Speaking at the Richard Nixon presidential library in Yorba Linda, California, on Thursday to promote his new book, Communion, Vance discussed his spiritual journey from atheist to Catholic convert before declaring his admiration for the 37th president.
“If Watergate happened tomorrow, it would be a 12-hour news story,” the vice-president said during the discussion. “The idea that it would have taken down a presidency is crazy.”
Y’know, he might be correct–because this administration has flouted the rule of law so blatantly and relentlessly that Watergate seems relatively benign in comparison.
What do you want to talk about?
My favorite thing about JD Vance is that he’s so dumb he doesn’t realize that he was admitted to those fancy schools because they have quotas that go beyond skin tone. Most of them save a few slots for people from Bumblefuck, Ohio, too.
So it’s no surprise that he’s dumb enough to not realize that before little shitweasels like him were born, people expected leaders to live up to what were then standards of morality.

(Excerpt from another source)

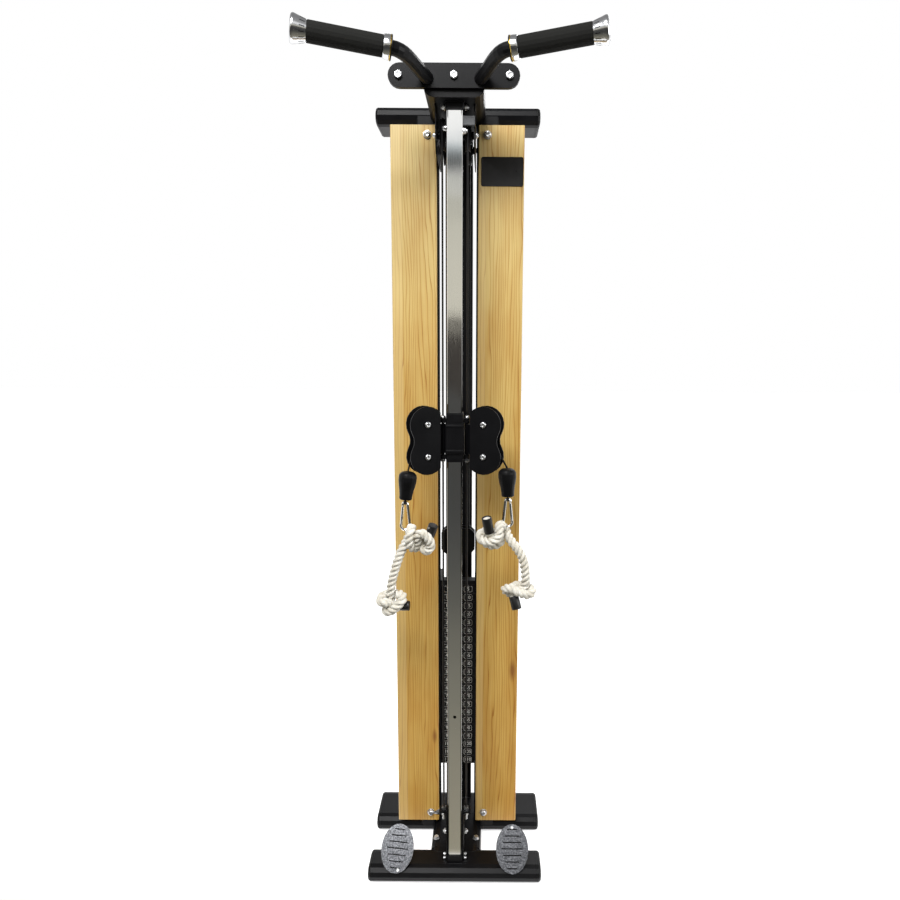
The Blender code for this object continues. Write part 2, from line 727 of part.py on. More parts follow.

The obvious idiocy of the comment is belied by the long-running Epstein Files story, which is how Watergate unfolded – it didn’t dominate the news every day, it often lingered in the background, but it just wouldn’t go away.
Delaware’s population estimate just passed the 1 million mark, which makes it easier to do the math: Every $100 million the state spends amounts to $100 per Delawarean. The state has so far spent $325 million on the port.
This isn’t all, or even mostly, tax money. In the case of escheat, it’s money the state has stolen from individuals all over the country. But it’s money that isn’t being spent on the state’s other needs.
We have an increasing number of people living on the streets. I think it’s unconscionable to spend that kind of money to expand the port when there’s no guarantee that spending the money will produce the promised jobs, because other ports are just as eager for the business – and have much larger states, with much larger budgets, to tap into. The only guarantee that comes with building out this port is … golly, jobs for construction unions. Who would have guessed?